2. In Sec. 622.2, the definition of ``actual ex-vessel value'' is
revised to read as follows:
Sec. 622.2 Definitions and acronyms.
* * * * *
Actual ex-vessel value means the total monetary sale amount a
fisherman receives per pound of fish for IFQ landings from a registered
IFQ dealer before any deductions are made for transferred (leased)
allocation and goods and services (e.g. bait, ice, fuel, repairs,
machinery replacement, etc.).
* * * * *
3. In Sec. 622.16, paragraph (c)(5) is revised to read as follows:
Sec. 622.16 Gulf red snapper individual fishing quota (IFQ) program.
* * * * *
(c) * * *
(5) Restricted transactions during the 20-hour online maintenance
window. All electronic IFQ transactions must be completed by December
31 at 6 p.m. eastern time each year. Electronic IFQ functions will
resume again on January 1 at 2 p.m. eastern time the following fishing
year.
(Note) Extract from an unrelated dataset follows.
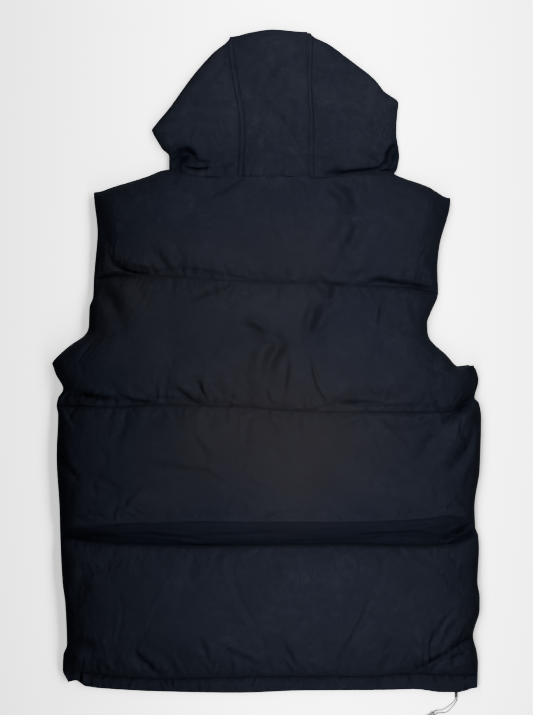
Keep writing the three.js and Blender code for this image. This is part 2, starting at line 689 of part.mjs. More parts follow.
function hoodSide(name, side) {
  const outline = side < 0 ? HOOD_LEFT : HOOD_RIGHT;
  const seam = side < 0 ? HOOD_SEAM_LEFT : HOOD_SEAM_RIGHT;
  const zipEdge = ZIP_X + side * ZIP_HALF_OPENING;
  const seamX = (y) => acrossAt(seam, y) + side * (SEAM_GAP / 2);
  const underSeamX = (y) => underSeam(seam, y) + side * (SEAM_GAP / 2);
  const neckPoint = outline[0];
  const outer = [];
  const inner = [];
  for (const v of hoodRows()) {
    const nearNeck = 1 - smooth(v / CHIN);
    const fold = { y: mix(neckPoint.y + SEAM_GAP / 2, outline.at(-1).y, v) };
    fold.x = acrossAt(outline, fold.y);
    const seamEnd = { y: mix(heightAt(TOP_EDGE, seam[0].x) + SEAM_GAP / 2, seam.at(-1).y, v) };
    seamEnd.x = seamX(seamEnd.y);
    const face = { y: mix(FRONT_NECK_Y, ZIP_TOP, v / CHIN), x: zipEdge };
    if (v > FOREHEAD) {
      face.y = mix(FOREHEAD_Y, seam.at(-1).y, (v - FOREHEAD) / (1 - FOREHEAD));
      face.x = underSeamX(face.y);
    } else if (v > CHIN) {
      const share = (v - CHIN) / (FOREHEAD - CHIN);
      face.y = mix(ZIP_TOP, FOREHEAD_Y, share);
      face.x = mix(zipEdge, underSeamX(FOREHEAD_Y), share);
    }
    const crownGap = (x, y) => Math.max(0, heightAt(HOOD_CROWN, x) - y);
    const foldWall = Math.min(HOOD_FOLD_WALL, 0.45 * Math.abs(seamEnd.x - fold.x));
    const backDepth = (w) => HOOD_HALF_HOLLOW * Math.min(1, 4 * w);
    const round = (distance) => rise(distance / HOOD_SEAM_ROUND);
    const upper = [];
    for (const w of clustered(HOOD_TOP_STATIONS, 0.4)) {
      const x = mix(fold.x, seamEnd.x, w);
      const share = (x - neckPoint.x) / (seam[0].x - neckPoint.x);
      const straight = mix(neckPoint.y, heightAt(TOP_EDGE, seam[0].x), share);
      const y = mix(fold.y, seamEnd.y, w) + nearNeck * (heightAt(TOP_EDGE, x) - straight);
      const fromFold = Math.min(Math.abs(x - fold.x), crownGap(x, y) + CROWN_WALL);
      const fromSeams = round(Math.abs(x - seamEnd.x)) * round(y - heightAt(TOP_EDGE, x));
      const dip = foldDepth(HOOD_FOLDS, x, y) * fromSeams;
      const innerX = mix(fold.x - side * foldWall, seamEnd.x, w);
      upper.push({
        face: [x, y, EDGE_LAYER_HEIGHT + hoodUpper(fromFold, fromSeams) - dip],
        back: [innerX, y, EDGE_LAYER_HEIGHT + backDepth(w)],
      });
    }
    const lower = [];
    for (const w of clustered(HOOD_UNDER_STATIONS, 0.4).slice(1)) {
      const x = mix(fold.x, face.x, w);
      const share = (x - neckPoint.x) / (zipEdge - neckPoint.x);
      const straight = mix(neckPoint.y, FRONT_NECK_Y, share);
      const y = mix(fold.y, face.y, w) + nearNeck * (frontTop(x) - straight) + (SEAM_GAP / 2) * w;
      const fromFold = Math.min(Math.abs(x - fold.x), crownGap(x, y) + CROWN_WALL);
      const fromSeams = round(Math.abs(x - face.x)) * round(y - frontTop(x));
      const innerX = mix(fold.x - side * foldWall, face.x, w);
      lower.push({
        face: [x, y, EDGE_LAYER_HEIGHT - hoodLower(fromFold, fromSeams)],
        back: [innerX, y, EDGE_LAYER_HEIGHT - backDepth(w)],
      });
    }
    const section = [...upper.reverse(), ...lower];
    outer.push(section.map((station) => station.face));
    inner.push(section.map((station) => station.back));
  }
  return wall(name, outer, inner, SHELL);
}

function hoodCentre() {
  const outer = [];
  const inner = [];
  const leftAt = (y) => acrossAt(HOOD_SEAM_LEFT, y) + SEAM_GAP / 2;
  const rightAt = (y) => acrossAt(HOOD_SEAM_RIGHT, y) - SEAM_GAP / 2;
  const underLeftAt = (y) => underSeam(HOOD_SEAM_LEFT, y) + SEAM_GAP / 2;
  const underRightAt = (y) => underSeam(HOOD_SEAM_RIGHT, y) - SEAM_GAP / 2;
  const station = (u, w, endY, layer) => {
    const crownX = mix(HOOD_SEAM_LEFT.at(-1).x, HOOD_SEAM_RIGHT.at(-1).x, u);
    const foldY = heightAt(HOOD_CROWN, crownX);
    const edges = layer > 0 ? [leftAt, rightAt] : [underLeftAt, underRightAt];
    const place = (y) => mix(edges[0](y), edges[1](y), u);
    const end = endY(place(endY(crownX)));
    const y = mix(foldY, end, w);
    const innerY = mix(foldY - HOOD_FOLD_WALL, end, w);
    const x = place(y);
    const fromSides = rise(Math.min(x - edges[0](y), edges[1](y) - x) / HOOD_SEAM_ROUND);
    const fromSeams = fromSides * rise((y - end) / HOOD_SEAM_ROUND);
    const reach = layer > 0 ? hoodUpper(foldY - y, fromSeams) : hoodLower(foldY - y, fromSeams);
    return {
      face: [x, y, EDGE_LAYER_HEIGHT + layer * reach],
      back: [place(innerY), innerY, EDGE_LAYER_HEIGHT + layer * HOOD_HALF_HOLLOW * Math.min(1, 4 * w)],
    };
  };
  const columns = clustered(HOOD_CENTRE_COLUMNS, 0.5);
  const neck = (x) => heightAt(TOP_EDGE, x) + SEAM_GAP / 2;
  const forehead = () => FOREHEAD_Y;
  const upper = clustered(HOOD_CENTRE_TOP_ROWS, 0.5).reverse();
  const lower = clustered(HOOD_CENTRE_UNDER_ROWS, 0.5).slice(1);
  const rows = [
    ...upper.map((w) => columns.map((u) => station(u, w, neck, 1))),
    ...lower.map((w) => columns.map((u) => station(u, w, forehead, -1))),
  ];
  for (const row of rows) {
    outer.push(row.map((p) => p.face));
    inner.push(row.map((p) => p.back));
  }
  return wall("hood_centre", outer, inner, SHELL);
}

// Drawcord, lying on the same surface as the vest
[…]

The remaining 6 hours prior to the end of the fishing year, and
the 14 hours at the beginning of the next fishing year, are necessary
to provide NMFS time to reconcile IFQ accounts, adjust allocations for
the upcoming year if the commercial quotas for Gulf red snapper have
changed, and update shares and allocations for the upcoming fishing
year. No electronic IFQ transactions will be available during these 20
hours. An advance notice of landing may still be submitted during the
20-hour maintenance window by using the vessel's VMS unit or calling
IFQ Customer Service at 1-866-425-7627.
* * * * *
[[Page 9739]]
4. In Sec. 622.20, paragraph (c)(5) is revised to read as follows:
Sec. 622.20 Individual fishing quota (IFQ) program for Gulf groupers
and tilefishes.
* * * * *
(c) * * *
(5) Restricted transactions during the 20-hour online maintenance
window. All electronic IFQ transactions must be completed by December
31 at 6 p.m. eastern time each year. Electronic IFQ functions will
resume again on January 1 at 2 p.m. eastern time the following fishing
year. The remaining 6 hours prior to the end of the fishing year, and
the 14 hours at the beginning of the next fishing year, are necessary
to provide NMFS time to reconcile IFQ accounts, adjust allocations for
the upcoming year if the commercial quotas or catch allowances for Gulf
groupers and tilefishes have changed, and update shares and allocations
for the upcoming fishing year. No electronic IFQ transactions will be
available during these 20 hours. An advance notice of landing may still
be submitted during the 20-hour maintenance window by using the
vessel's VMS unit or calling IFQ Customer Service at 1-866-425-7627.
* * * * *
5. In Sec. 622.42, paragraphs (a)(1)(i) and (a)(2)(i) are revised
to read as follows:
Sec. 622.42 Quotas.
* * * * *
(a) * * *
(1) * * *
(i) Red snapper--(A) For fishing year 2010--3.542 million lb (1.607
million kg), round weight.
(B) For fishing year 2011--3.664 million lb (1.662 million kg),
round weight, provided that the combined commercial and recreational
quota from the prior fishing year is not exceeded. If landings, as
estimated by the SRD, indicate the combined quota is exceeded, then the
AA will file a notification with the Office of the Federal Register to
maintain the commercial quota at the quota of the prior fishing year.
* * * * *
(2) * * *
(i) Recreational quota for red snapper--(A) The 2010 recreational
quota for red snapper is 3.403 million lb (1.544 million kg), round
weight.
(B) The 2011 recreational quota for red snapper is 3.521 million lb
(1.597 million kg), round weight, provided that the combined commercial
and recreational quota from the prior fishing year is not exceeded. If
landings, as estimated by the SRD, indicate the combined quota is
exceeded, then the AA will file a notification with the Office of the
Federal Register to maintain the recreational quota at the quota of the
prior fishing year.
* * * * *
Sec. 622.45 [Amended]
6. In Sec. 622.45, paragraph (c)(4) is removed.